There are around 10,000 of them - personal images of New Zealanders during World War I.
They are photographs that show soldiers training, soldiers in battle and soldiers relaxing with their comrades.
And soon most of these images, housed in the National Army Museum in Waiouru, will be available for the public to view online thanks to a digitisation project currently under way at the museum.
Windsor Jones, curator of the Army Museum, estimates the museum holds about 250 albums - about 10,000 individual photos from World War I - as well as about 60 glass plate lantern slides.
While Archives New Zealand holds official World War I records, the museum holds more personal records of the war including photos, diaries and memorabilia.
"Some of these albums create a real picture of who the person was, and some of them have real research potential," Mr Jones said.
"It is an absolutely unique collection."
Mr Jones said the museum also holds some of New Zealand's official World War I photos.
"New Zealand was much slower than Australia was in documenting the war. New Zealand didn't have an official photographer until New Zealand troops got to the Western Front in 1916."
New Zealand's official World War I photographer was Henry Sanders, and his photos became known as the H Series. Mr Jones said any photo from World War I that was labelled with H plus a number was taken by Sanders.
"These photos are almost like stage shots, and they are mostly taken during training or before a battle. The personal photos are a lot less staged - although there are a lot of tourist shots too. I think every New Zealand soldier took a photo of the pyramids in Egypt."
Mr Jones said the museum had decided to take advantage of the centenary of the start of World War I this year to begin digitising its collection of World War I photos.
New Zealand Lotteries Grants Board gave the museum a $100,000 grant towards scanning the photos and putting them online.
Mr Jones said the scanning process was being done by a Wellington-based company, New Zealand Micrographics Services, which specialises in scanning heritage documents.
"We'll have a special website for the photos, and there will be a link to it from the museum's website. We hope it will go live in a few months' time."
A history graduate from Massey University, Brenton Beach, has been employed to work with cataloguing the photos.

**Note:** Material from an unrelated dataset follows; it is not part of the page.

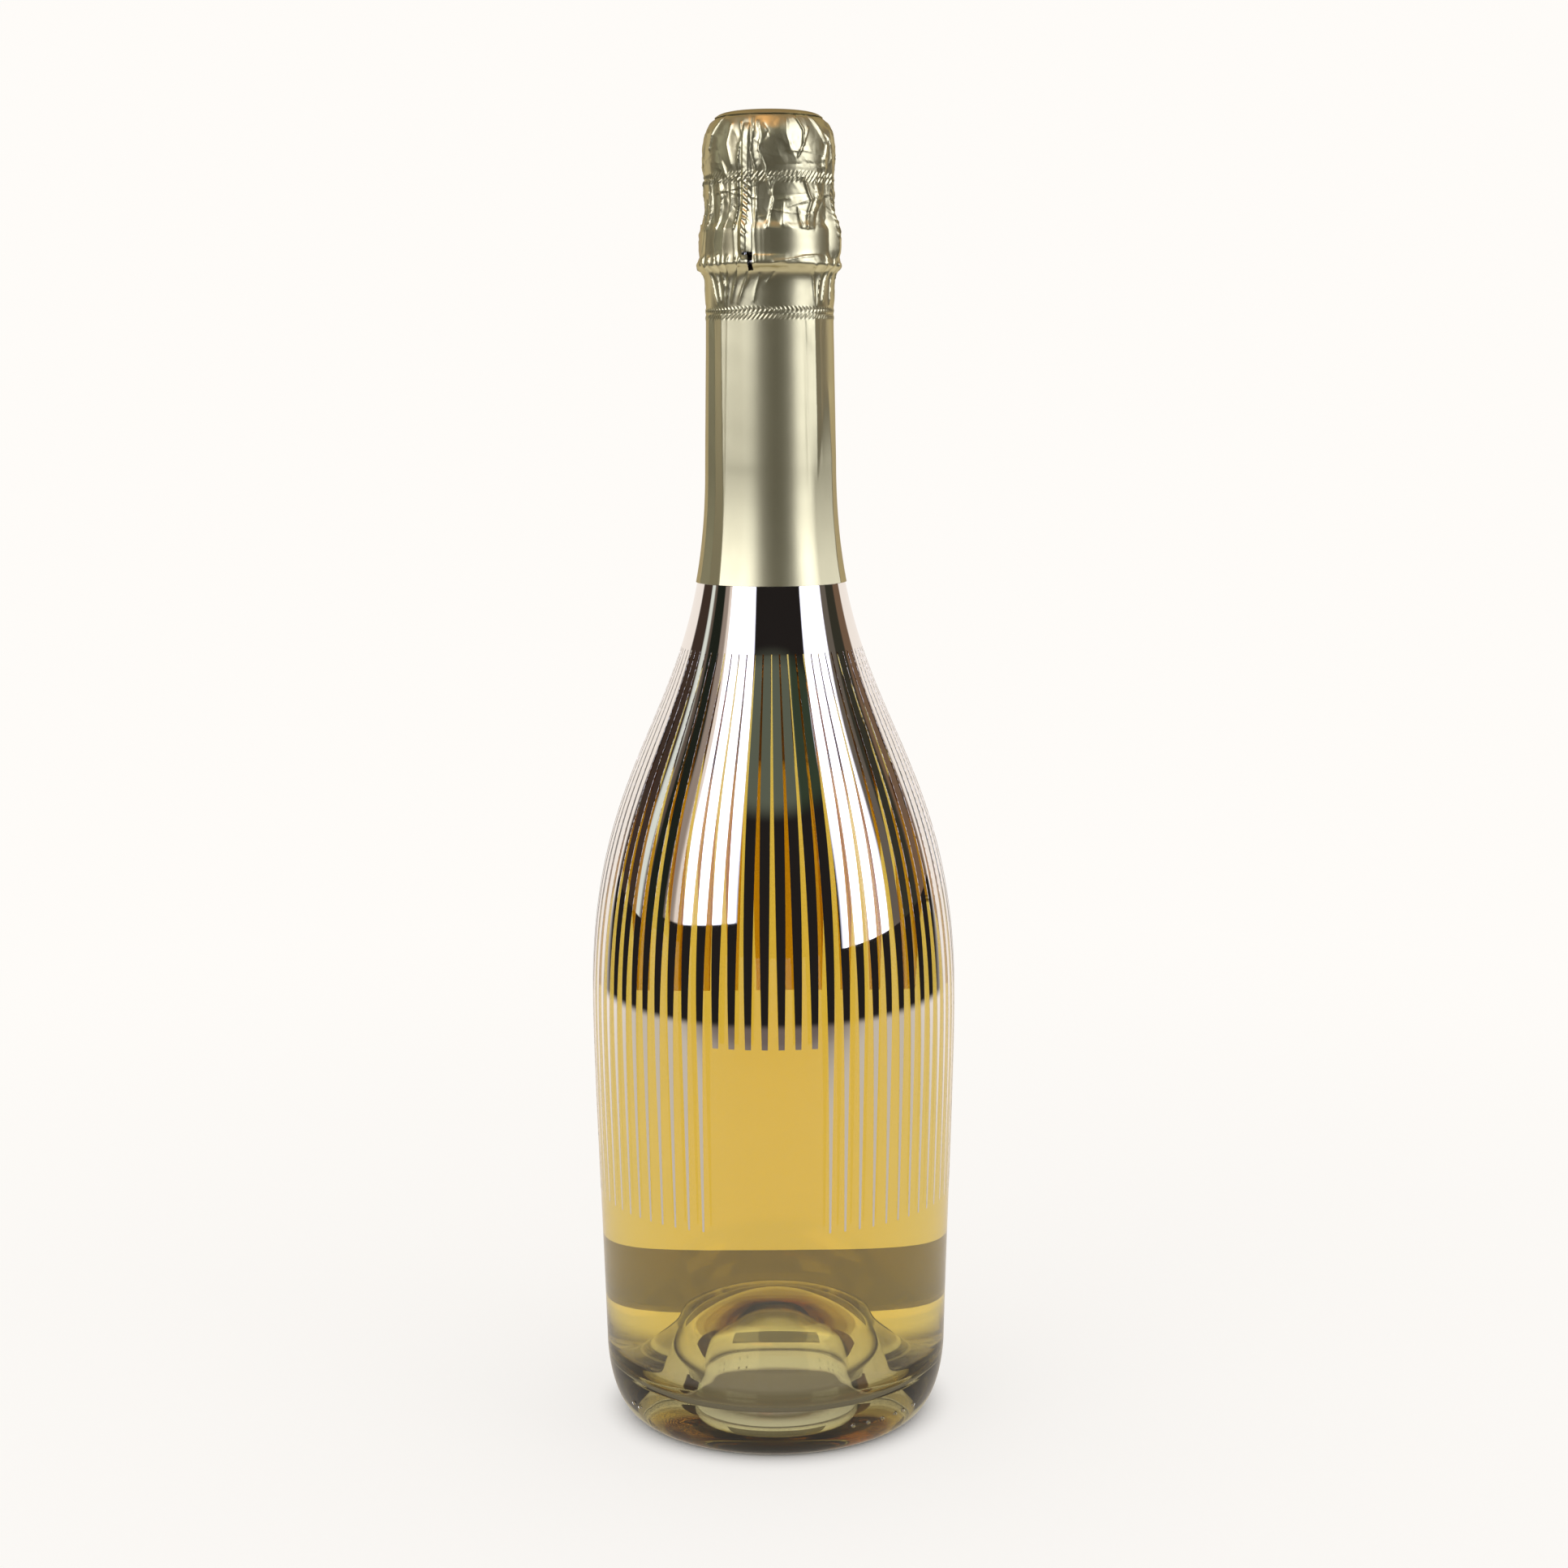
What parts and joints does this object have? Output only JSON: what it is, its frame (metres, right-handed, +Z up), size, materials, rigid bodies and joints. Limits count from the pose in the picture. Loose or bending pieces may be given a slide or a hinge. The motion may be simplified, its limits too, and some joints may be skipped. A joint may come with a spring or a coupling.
{
  "type": "sparkling wine bottle",
  "caption": "Clear sparkling wine bottle with wine, mushroom cork, wire cage with cap plate and twist loop, and a foil capsule with a tear strip and a hood that lift off.",
  "frame": {"origin": "centre of the bottle's base, on the surface it stands on", "axes": "+Z up along the bottle's axis, -Y towards the front"},
  "size_m": [0.0892, 0.0892, 0.3165],
  "materials": {
    "clear_glass": "clear, faintly grey-green in the thick base",
    "wine": "clear pale gold liquid",
    "cork": "agglomerated cork granules",
    "cork_disc": "natural cork",
    "tinplate": "lacquered tinplate",
    "cage_wire": "bright galvanised wire",
    "foil": "satin champagne foil"
  },
  "bodies": {
    "bottle": {"glass_bottle": "clear_glass", "wine": "wine", "foil_sleeve": "foil"},
    "cork": {"cork_body": "cork", "cork_disc_upper": "cork_disc", "cork_disc_lower": "cork_disc"},
    "cage": {"cap_plate": "tinplate", "cage_wire_1": "cage_wire", "cage_wire_2": "cage_wire", "cage_wire_3": "cage_wire", "cage_wire_4": "cage_wire", "cage_belt": "cage_wire"},
    "loop": {"twist_loop": "cage_wire"},
    "strip": {"tear_strip": "foil"},
    "hood": {"foil_hood": "foil", "foil_top_disc": "foil"}
  },
  "joints": [
    {"name": "cork_pull", "type": "slide", "parent": "bottle", "child": "cork", "axis": [0, 0, 1], "range_m": [0, 0.045], "deforming": ["cage_belt", "tear_strip"]},
    {"name": "cage_lift", "type": "slide", "parent": "cork", "child": "cage", "axis": [0, 0, 1], "range_m": [0, 0.045], "deforming": ["cage_belt", "tear_strip"]},
    {"name": "loop_fold", "type": "hinge", "parent": "cage", "child": "loop", "pos_m": [-0.0072, 0.01544, 0.28175], "axis": [-0.9063, -0.4226, 0], "range_deg": [0, 100]},
    {"name": "strip_peel", "type": "slide", "parent": "cage", "child": "strip", "axis": [0, 0, 1], "range_m": [0, 0.05], "deforming": ["tear_strip"]},
    {"name": "hood_lift", "type": "slide", "parent": "strip", "child": "hood", "axis": [0, 0, 1], "range_m": [0, 0.03]}
  ],
  "couplings": [
    {"joint": "loop_fold", "follows": "strip_peel", "rad_per_m": 34.9}
  ]
}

He has the job of researching and captioning as many of the photos as possible, most of which have simply been archived as "photos World War I".

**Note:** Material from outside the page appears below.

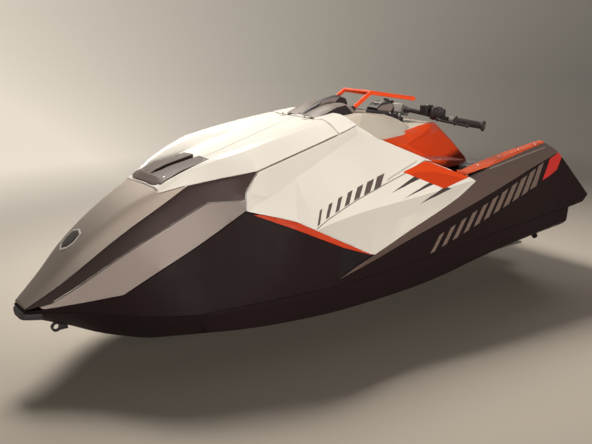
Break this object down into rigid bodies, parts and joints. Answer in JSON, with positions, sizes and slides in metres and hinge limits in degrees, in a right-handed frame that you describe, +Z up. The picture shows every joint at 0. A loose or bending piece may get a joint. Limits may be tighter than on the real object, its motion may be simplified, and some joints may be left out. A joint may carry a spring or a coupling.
{
  "type": "sport personal watercraft",
  "caption": "Sport personal watercraft: faceted V hull and deck panels, opening front hatch, saddle, handlebar steering and a jet pump with a steered nozzle.",
  "frame": {"origin": "on the water surface at mid-length, on the centre plane, with the craft at rest", "axes": "+X forward to the bow, +Y to port, +Z up"},
  "size_m": [2.89, 1.1372, 0.9968],
  "materials": {
    "hull_black": "gloss gelcoat",
    "body_white": "gloss gelcoat",
    "deck_white": "gelcoat",
    "nose_silver": "satin metallic paint",
    "flank_grey": "satin metallic paint",
    "stripe_dark": "satin metallic paint",
    "band_grey": "satin metallic paint",
    "trim_dark": "moulded, satin",
    "console_grey": "satin",
    "orange": "gloss",
    "rubber": "moulded",
    "mat": "ribbed foam",
    "seat": "marine vinyl",
    "metal": "anodised",
    "steel": "polished",
    "engine": "plain"
  },
  "bodies": {
    "craft": {"accent_strip_left": "orange", "accent_strip_right": "orange", "bow_bumper": "rubber", "bow_eye": "steel", "bow_flank_left": "flank_grey", "bow_flank_right": "flank_grey", "cockpit_floor": "hull_black", "console": "console_grey", "dash_display": "trim_dark", "dash_pod": "trim_dark", "engine": "engine", "foot_mat_left": "mat", "foot_mat_right": "mat", "foredeck": "deck_white", "guard_hoop": "orange", "gunwale_band_left": "band_grey", "gunwale_band_right": "band_grey", "gunwale_left": "hull_black", "gunwale_rail_left": "orange", "gunwale_rail_right": "orange", "gunwale_right": "hull_black", "hatch_hinges": "steel", "hood_cowl": "body_white", "hull": "hull_black", "intake_grate": "metal", "knee_fairing": "orange", "nose_cowl": "nose_silver", "nose_stripe_left": "stripe_dark", "nose_stripe_right": "stripe_dark", "pump_housing": "metal", "rear_mat": "mat", "ride_plate": "metal", "saddle_cushion": "seat", "saddle_pan": "trim_dark", "saddle_plinth": "hull_black", "side_insert_left": "orange", "side_insert_right": "orange", "side_panel_left": "body_white", "side_panel_right": "body_white", "steering_bearing": "trim_dark", "stern_eye_left": "steel", "stern_eye_right": "steel", "topside_left": "hull_black", "topside_right": "hull_black"},
    "hatch": {"front_hatch": "body_white", "air_scoop": "trim_dark"},
    "steering": {"brake_lever_left": "metal", "grip_left": "rubber", "grip_right": "rubber", "handlebar": "trim_dark", "steering_column": "metal", "switch_pod_left": "trim_dark", "throttle_lever_right": "metal", "throttle_pod_right": "trim_dark"},
    "impeller": {"impeller": "steel"},
    "nozzle": {"steering_nozzle": "metal"}
  },
  "joints": [
    {"name": "hatch_hinge", "type": "hinge", "parent": "craft", "child": "hatch", "pos_m": [0.126, 0, 0.667], "axis": [0, -1, 0], "range_deg": [0, 62]},
    {"name": "handlebar_steering", "type": "hinge", "parent": "craft", "child": "steering", "pos_m": [-0.5, 0, 0.641], "axis": [-0.4067, 0, 0.9135], "range_deg": [-30, 30]},
    {"name": "nozzle_steering", "type": "hinge", "parent": "craft", "child": "nozzle", "pos_m": [-1.338, 0, -0.059], "axis": [0, 0, 1], "range_deg": [-21, 21]},
    {"name": "impeller_spin", "type": "hinge", "parent": "craft", "child": "impeller", "pos_m": [-1.2, 0, -0.059], "axis": [1, 0, 0], "continuous": true}
  ],
  "couplings": [
    {"joint": "nozzle_steering", "follows": "handlebar_steering", "ratio": -0.7}
  ]
}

"So far he's done about 100 albums, so he's getting through the work well," Mr Jones said.
As well as making the photos easily accessible for the public, there's also a preservation aspect to putting the photos online, Mr Jones said.
"It means the photos will be able to be handled a lot less, which keeps them in better condition."

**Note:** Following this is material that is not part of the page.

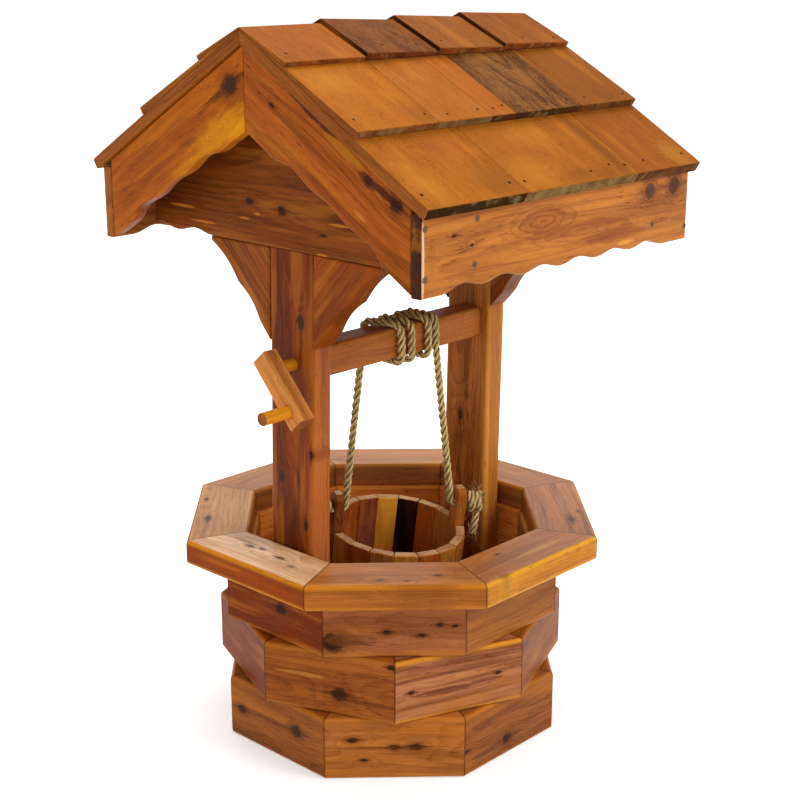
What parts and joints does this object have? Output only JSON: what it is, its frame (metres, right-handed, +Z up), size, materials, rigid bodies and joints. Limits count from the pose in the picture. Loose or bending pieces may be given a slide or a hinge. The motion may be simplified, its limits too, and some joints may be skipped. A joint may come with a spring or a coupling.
{
  "type": "wishing well planter",
  "caption": "Wishing well planter of stacked eight-sided wood courses, with two posts, a shingled gable roof, and a crank roller whose rope lifts a staved bucket.",
  "frame": {"origin": "on the ground, at the middle of the well", "axes": "+X along the roller and the ridge, away from the crank; +Y across the roof's slopes; +Z up"},
  "size_m": [0.6096, 0.6708, 1.0769],
  "materials": {
    "course_cedar": "stained, satin",
    "cap_cedar": "stained, satin",
    "frame_cedar": "dark stained, satin",
    "trim_cedar": "stained, satin",
    "shingle_cedar": "stained, matt",
    "crank_cedar": "stained, satin",
    "bucket_cedar": "stained, satin",
    "manila_rope": "three-strand fibre"
  },
  "bodies": {
    "well": {"course_1_board_1": "course_cedar", "course_1_board_2": "course_cedar", "course_1_board_3": "course_cedar", "course_1_board_4": "course_cedar", "course_1_board_5": "course_cedar", "course_1_board_6": "course_cedar", "course_1_board_7": "course_cedar", "course_1_board_8": "course_cedar", "course_2_board_1": "course_cedar", "course_2_board_2": "course_cedar", "course_2_board_3": "course_cedar", "course_2_board_4": "course_cedar", "course_2_board_5": "course_cedar", "course_2_board_6": "course_cedar", "course_2_board_7": "course_cedar", "course_2_board_8": "course_cedar", "course_3_board_1": "course_cedar", "course_3_board_2": "course_cedar", "course_3_board_3": "course_cedar", "course_3_board_4": "course_cedar", "course_3_board_5": "course_cedar", "course_3_board_6": "course_cedar", "course_3_board_7": "course_cedar", "course_3_board_8": "course_cedar", "cap_board_1": "cap_cedar", "cap_board_2": "cap_cedar", "cap_board_3": "cap_cedar", "cap_board_4": "cap_cedar", "cap_board_5": "cap_cedar", "cap_board_6": "cap_cedar", "cap_board_7": "cap_cedar", "cap_board_8": "cap_cedar", "crank_post": "frame_cedar", "crank_gable_header": "frame_cedar", "crank_front_brace": "frame_cedar", "crank_back_brace": "frame_cedar", "crank_front_rake": "trim_cedar", "crank_back_rake": "trim_cedar", "far_post": "frame_cedar", "far_gable_header": "frame_cedar", "far_front_brace": "frame_cedar", "far_back_brace": "frame_cedar", "far_front_rake": "trim_cedar", "far_back_rake": "trim_cedar", "front_fascia": "trim_cedar", "front_roof_boards": "shingle_cedar", "front_middle_shingles": "shingle_cedar", "front_ridge_shingles": "shingle_cedar", "back_fascia": "trim_cedar", "back_roof_boards": "shingle_cedar", "back_middle_shingles": "shingle_cedar", "back_ridge_shingles": "shingle_cedar"},
    "roller": {"roller": "frame_cedar", "crank_arm": "crank_cedar", "crank_handle": "crank_cedar", "rope_winding": "manila_rope"},
    "bucket": {"bucket_staves": "bucket_cedar", "bucket_bottom": "bucket_cedar", "back_rope_fall": "manila_rope", "front_rope_fall": "manila_rope"}
  },
  "joints": [
    {"name": "roller_turn", "type": "hinge", "parent": "well", "child": "roller", "pos_m": [0, -0.004, 0.602], "axis": [-1, 0, 0], "range_deg": [0, 327]},
    {"name": "bucket_lift", "type": "slide", "parent": "well", "child": "bucket", "axis": [0, 0, 1], "range_m": [0, 0.2], "deforming": ["back_rope_fall", "front_rope_fall"]}
  ],
  "couplings": [
    {"joint": "bucket_lift", "follows": "roller_turn", "m_per_rad": 0.035}
  ]
}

The aim is to have as many photos as possible fully catalogued, scanned and digitised by April 2015, which is the centenary of the landing at Gallipoli.
Mr Jones said one of the most interesting things to have come out of the project is how many photos and albums there are of Gallipoli, despite the military's restrictions on personal photography.
"There were little box cameras, made by Kodak, that were easy for the troops to carry in their kit. Soldiers were allowed to have cameras but they were told to ditch them for security reasons, especially at Gallipoli.
"But it seems that many men did manage to bring their cameras home with them."
The other interesting thing to come from the collection was the portrait it paints of the Kiwi soldiers of World War I.
"There was obviously a lot of Kiwi ingenuity going on, with the soldiers making do with what they could. For example, their uniforms often deviated from what the textbooks say they wore.
"You might see a Kiwi soldier on the Western Front swapping cigarettes for a sheepskin coat, and using a rope to tie it closed."
Mr Jones said many of the photo albums were donated to the museum by the veterans themselves.
"They quietly give their photos to the museum, and the generations after them have no idea they even exist. We're planning for the website to be interactive, so people can post comments if they recognise someone in a photo."
The museum, which opened in 1978, has tens of thousands of photos from the 1880s to the present day. Some of the war photos are as recent as the New Zealand involvement in Afghanistan.
Mr Jones said some of the World War I photos had been in exhibitions but many others had never been seen by the public before.
"We're looking at doing an exhibition of some of the stronger images from this collection."
Some of the images that stick in Mr Jones' mind are the ones involving horses, including some in the current exhibition Harnessed: New Zealand's War Horses.
"There's a couple of photos of men shooting their own horses in the middle of the Egyptian desert. The soldiers became very attached to their horses - they fought with them, used them as shelter, virtually lived with them. But the New Zealand Government wouldn't pay for the horses to be shipped home and some of the men - rather than leave the horses to be ill-treated by the Egyptians - shot them.
"They're real tear-jerker images."
Mr Jones said he also liked the crowd shots, which he said were more "real" than the official war photos.